Unless you are specifically playing 3E or 4E, nobody is entitled to any level of wealth just based on level. Even in those editions, they're more like guidelines (though 4E is fairly insistent about the importance of adhering to their guideline).

Each character possesses an amount of wealth which makes sense for their position within the world. It is possible to acquire vast wealth regardless of level. Wealth is a thing which exists within the game world. It behaves like any other object. It doesn't care who possesses it, or what level they are.

Just as I don't see why it is inherently superior design to constrain NPC and monster building by reference to what makes for a balanced PC build, so I don't see why the design and build of PCs should be constrained by considerations of what makes for an easily playable NPC.
An RPG system exists to objectively describe things, including all of the characters, for the purposes of impartial resolution. It can only represent real differences that actually exist between individuals within the game world, and there's no inherent difference between a PC and an NPC within the game world.
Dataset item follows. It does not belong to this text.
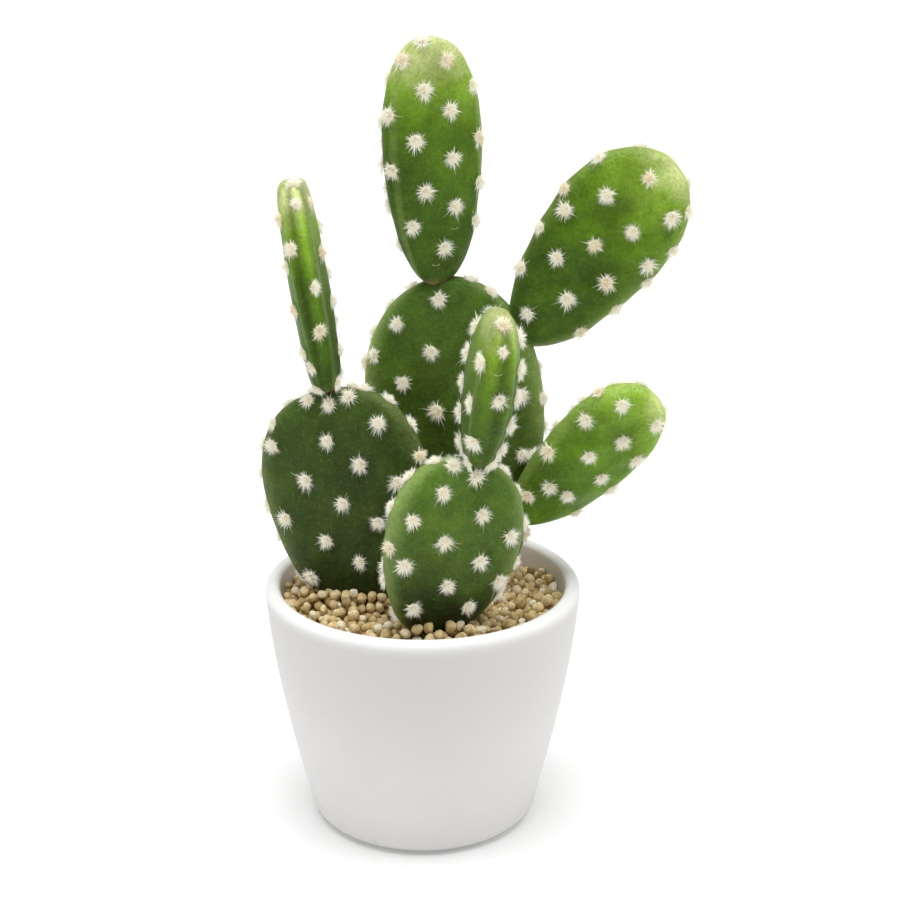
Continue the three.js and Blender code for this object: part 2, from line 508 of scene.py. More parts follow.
class Bench:
    """The modelling steps that every piece is made with."""

    @staticmethod
    def clear() -> None:
        """Deselects every object."""
        if bpy.context.object and bpy.context.object.mode != "OBJECT":
            bpy.ops.object.mode_set(mode="OBJECT")
        bpy.ops.object.select_all(action="DESELECT")

    @staticmethod
    def take(name: str) -> bpy.types.Object:
        """Names the object that was just added."""
        made = bpy.context.object
        made.name = name
        made.data.name = name
        return made

    @staticmethod
    def smooth(piece: bpy.types.Object) -> None:
        """Shades a piece smooth."""
        for face in piece.data.polygons:
            face.use_smooth = True

    @staticmethod
    def subdivide(piece: bpy.types.Object, levels: int) -> None:
        """Adds and applies a subdivision surface."""
        Bench.clear()
        piece.select_set(True)
        bpy.context.view_layer.objects.active = piece
        rounder = piece.modifiers.new("rounder", "SUBSURF")
        rounder.levels = levels
        rounder.render_levels = levels
        bpy.ops.object.modifier_apply(modifier=rounder.name)

    @staticmethod
    def points(piece: bpy.types.Object) -> np.ndarray:
        """A piece's points as rows of three numbers."""
        places = np.empty(len(piece.data.vertices) * 3)
        piece.data.vertices.foreach_get("co", places)
        return places.reshape(-1, 3)

    @staticmethod
    def move_points(piece: bpy.types.Object, places: np.ndarray) -> None:
        """Moves a piece's points."""
        piece.data.vertices.foreach_set("co", places.ravel())
        piece.data.update()

    @staticmethod
    def normals(piece: bpy.types.Object) -> np.ndarray:
        """The outward direction at each of a piece's points."""
        outward = np.empty(len(piece.data.vertices) * 3)
        piece.data.vertex_normals.foreach_get("vector", outward)
        return outward.reshape(-1, 3)

    @staticmethod
    def keep_numbers(piece: bpy.types.Object, name: str, numbers: np.ndarray) -> None:
        """Keeps one number on each of a piece's points, for its material."""
        store = piece.data.attributes.new(name, "FLOAT", "POINT")
        store.data.foreach_set("value", numbers.astype(np.float32))

    @staticmethod
    def finish(piece: bpy.types.Object, material: bpy.types.Material) -> None:
        """Gives a piece its material and sets it on the object's one body."""
        piece.data.materials.clear()
        piece.data.materials.append(material)
        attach(piece, "root")
        LOG.info("%s: %d faces", piece.name, len(piece.data.polygons))


class Swarm:
    """Many copies of small modelled shapes, gathered into one mesh."""

    def __init__(self) -> None:
        """Starts with no copies."""
        self.points: list[np.ndarray] = []
        self.faces: list[list[int]] = []
        self.numbers: list[np.ndarray] = []
        self.count = 0

    def add(self, shape: bpy.types.Object, frames: np.ndarray, numbers: np.ndarray) -> None:
        """Adds copies of a shape.

        Args:
            shape: the modelled shape.
            frames: a 3 by 4 matrix for each copy, which turns, sizes and places it.
            numbers: the number that each copy keeps for its material.
        """
        base = Bench.points(shape)
        polygons = [list(face.vertices) for face in shape.data.polygons]
        placed = np.einsum("nij,pj->npi", frames[:, :, :3], base) + frames[:, None, :, 3]
        for copy in range(len(frames)):
            start = self.count + copy * len(base)
            self.faces.extend([[start + corner for corner in face] for face in polygons])
        self.points.append(placed.reshape(-1, 3))
        self.numbers.append(np.repeat(numbers, len(base)))
        self.count += len(frames) * len(base)

    def build(self, name: str, number_name: str) -> bpy.types.Object:
        """Makes the mesh.

        Args:
            name: the piece's name.
            number_name: what the material calls the kept number.

        Returns:
            The piece.
        """
        mesh = bpy.data.meshes.new(name)
        mesh.from_pydata(np.concatenate(self.points).tolist(), [], self.faces)
        mesh.update()
        piece = bpy.data.objects.new(name, mesh)
        bpy.context.scene.collection.objects.link(piece)
        Bench.keep_numbers(piece, number_name, np.concatenate(self.numbers))
        Bench.smooth(piece)
        return piece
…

If an NPC has a cool ability, then the players will want that ability for their own characters (just as their characters will want that ability for themselves). If they can't get that ability, then there needs to be a reason why they can't get it. The reason can't be that it's an NPC, because that doesn't make sense in terms of how the world works; the reality which the system mechanics are modeling does not make a distinction between PC and NPC. It needs to be a legitimate in-game reason, or else the players will call shenanigans.